In some cases, the planning was under way more than a year in advance. We called a young woman who was planning a birthday for her husband in August 2012 (she asked that her name not be used, as she wants to surprise him).
“So the tentative plan is that I would start contacting his out-of-town friends maybe six months in advance,” she outlined. “I would have everyone fly in, then rent a party bus, and it would basically be a treasure hunt from his parents’ house in New Jersey into Manhattan.
“We’ll probably rent out a restaurant for all those people,” she continued, “and then the next day fly to Vegas and then—this is a little over the top—but then we would go to a beach resort in Mexico to calm down.”
“Like a honeymoon for your birthday party?” we asked.
“That’s the vision,” she said. “If I’m going to take some days off work I might as well take a vacation.” Even married 30-year-olds were treating the birthday like a nuptials redux.
She said the birthday party would be “a different scale” than the couple’s wedding. They had 180 people there, and she expects maybe 50 people for the first phase of the birthday party. She said that she had asked her parents back in Minnesota how they had celebrated their 30th birthdays. Neither one remembered.
“A party bus makes sense; 30 is not old,” said one New York woman who works at a Manhattan private school and did not want her name used, saying she was embarrassed about her party. “My mom was like, ‘Your 30th birthday party is coming up, maybe we should have a nice party—you’ll never get married, so this is an excuse for a party.’” Instead of a party bus, her parents rented out a wine bar on the Upper West Side.
“My whole thing was that I wasn’t married and my younger sister’s married,” she said glumly. “There was just this overkill, in my mind, of ‘We’re throwing a party for you because you’re not married.’” Her parents came to the party, of course.
“I was dating this asshole but we’d only been dating for a month, and having him at the birthday put all this pressure on the relationship,” she said. “We had really good food. I didn’t eat any of it.”

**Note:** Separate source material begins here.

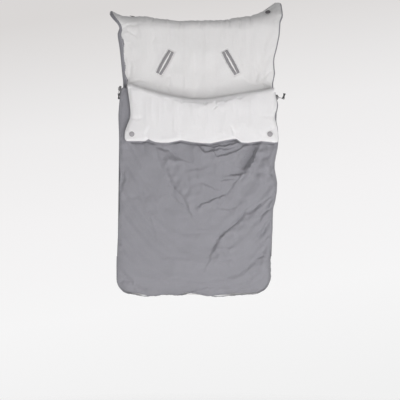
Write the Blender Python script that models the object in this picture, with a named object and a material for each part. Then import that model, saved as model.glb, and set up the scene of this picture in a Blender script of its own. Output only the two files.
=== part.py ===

Of the people The Observer interviewed, few wanted their names used, saying that they did not want to seem self-obsessed or made fun of for exaggerating something that wasn’t really that big a deal—even though most of them had in fact made a big deal out of it.

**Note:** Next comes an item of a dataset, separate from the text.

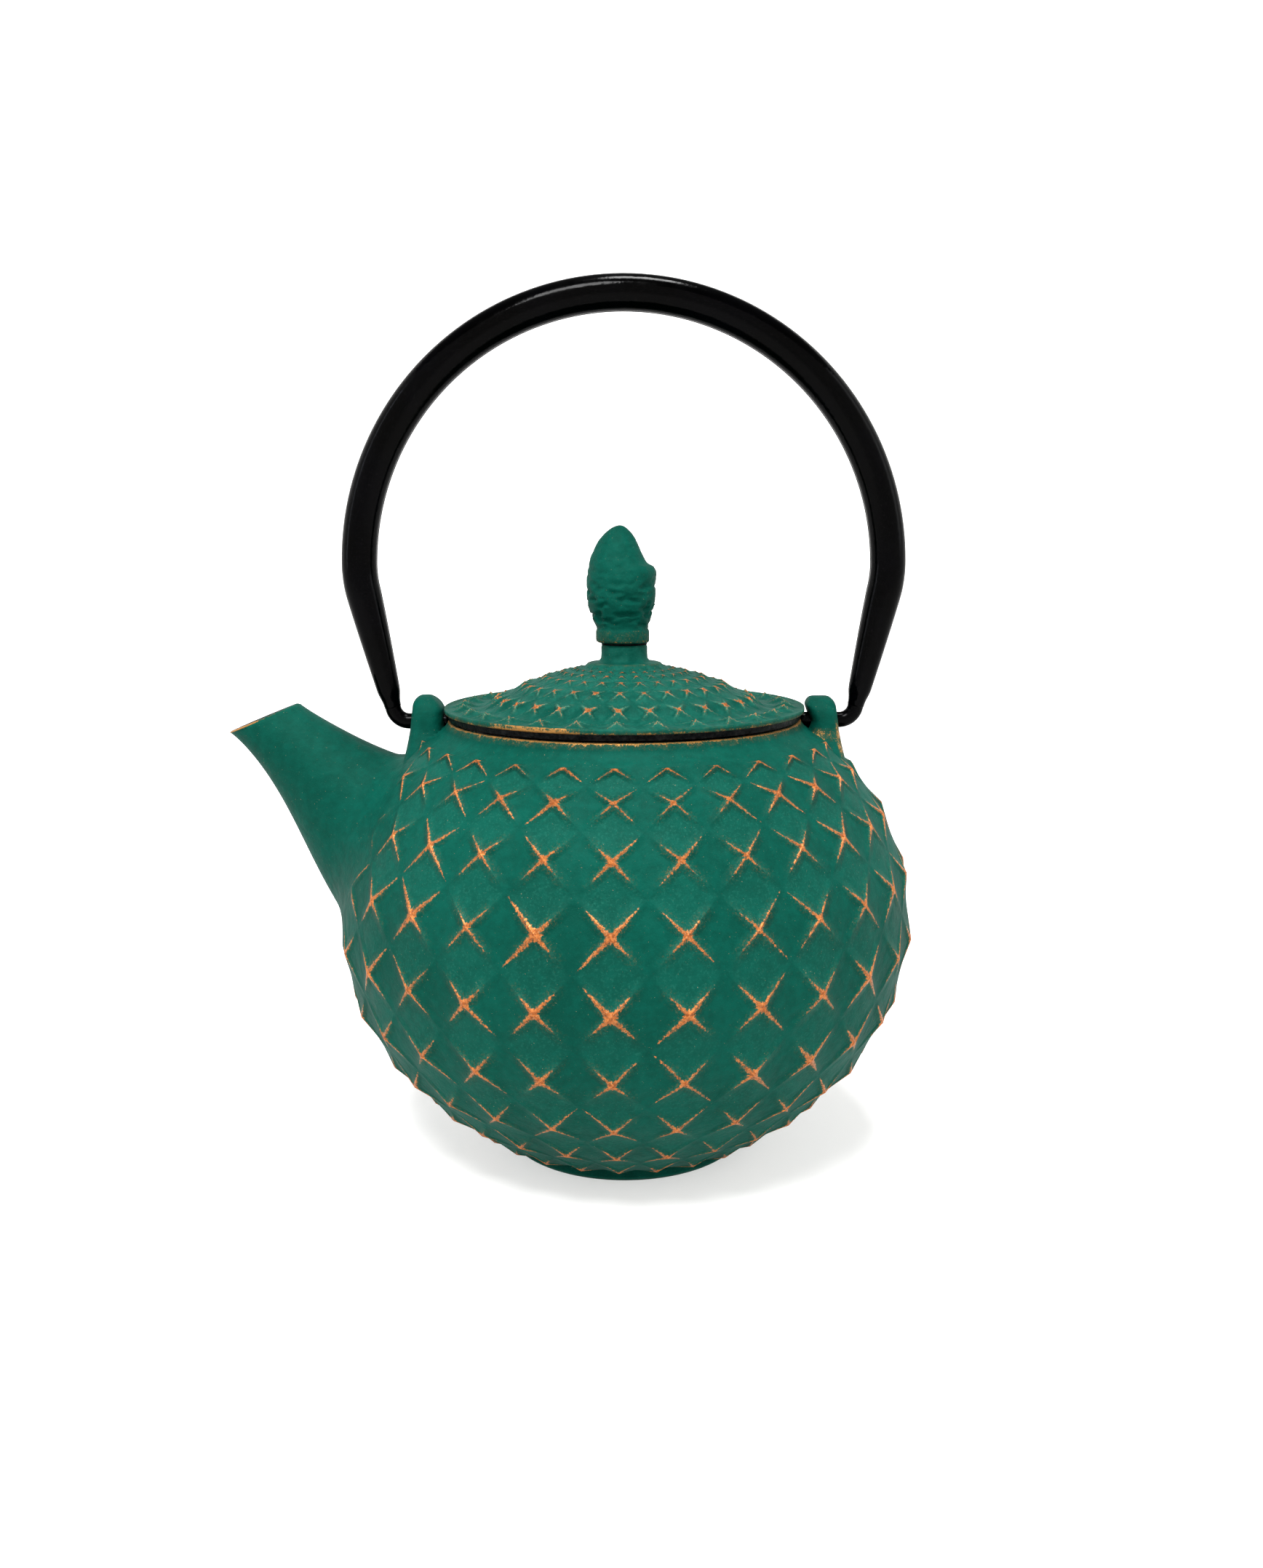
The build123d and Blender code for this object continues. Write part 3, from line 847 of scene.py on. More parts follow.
def lid_rings(azimuths):
    """The lid's rings from the middle of its underside, over the edge and up to the stem."""
    under = [(3.0, BOSS_BOTTOM), (7.6, BOSS_BOTTOM), (8.0, BOSS_BOTTOM + 0.4)]
    under += [(8.1, lid_under(8.1) - 0.4), (8.6, lid_under(8.6))]
    under += [(radius, lid_under(radius)) for radius in np.linspace(10.0, 32.4, 13)]
    under += [(SKIRT_INNER_RADIUS - 0.8, BRIM_UNDERSIDE + 0.7)]
    under += [(SKIRT_INNER_RADIUS, BRIM_UNDERSIDE - 0.1)]
    under += hanging_ridge(SKIRT_INNER_RADIUS, SKIRT_OUTER_RADIUS, SKIRT_BOTTOM, 0.4)
    under += [(SKIRT_OUTER_RADIUS, BRIM_UNDERSIDE - 0.7), (SKIRT_OUTER_RADIUS + 0.5, BRIM_UNDERSIDE)]
    under += [(42.0, BRIM_UNDERSIDE), (BRIM_LIP_INNER_RADIUS - 0.1, BRIM_UNDERSIDE)]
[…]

“The whole thing was tongue-in-cheek in a way, a touch of irony there to laugh at ourselves for having a 30th birthday party. We were playing up the cheesiness of Miami, with a stretch limo picking us up at the airport,” insisted a friend who did not want his name used because the excess of it embarrassed him.
He said that he remembered when his dad had turned 30—or maybe it was 35. “I remember a birthday my mom threw for my dad,” he said. “They had a really tight-knit group of friends and they had a cool adult party.”

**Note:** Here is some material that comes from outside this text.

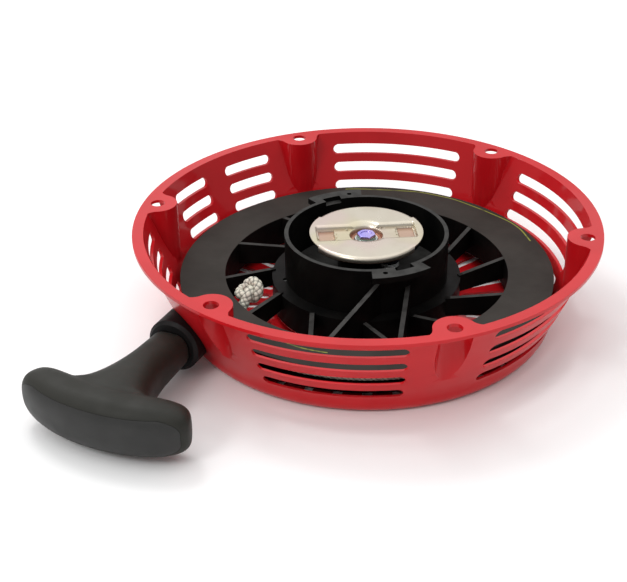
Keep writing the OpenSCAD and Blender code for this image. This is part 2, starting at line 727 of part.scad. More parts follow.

Karwas, for her part, said that there was a way in which 30 felt like a “phantom turning point.”
“I think when I was 31 I freaked out and bought a bunch of face cream—I think that was my cultural reaction to whatever 30 is,” she said. “I believe 30 is a decade where big things happen to people, big career things, big family things.”
In the meantime: “Hey, I have no kids. I don’t have a mortgage, whoo!” she said. “Let’s celebrate!”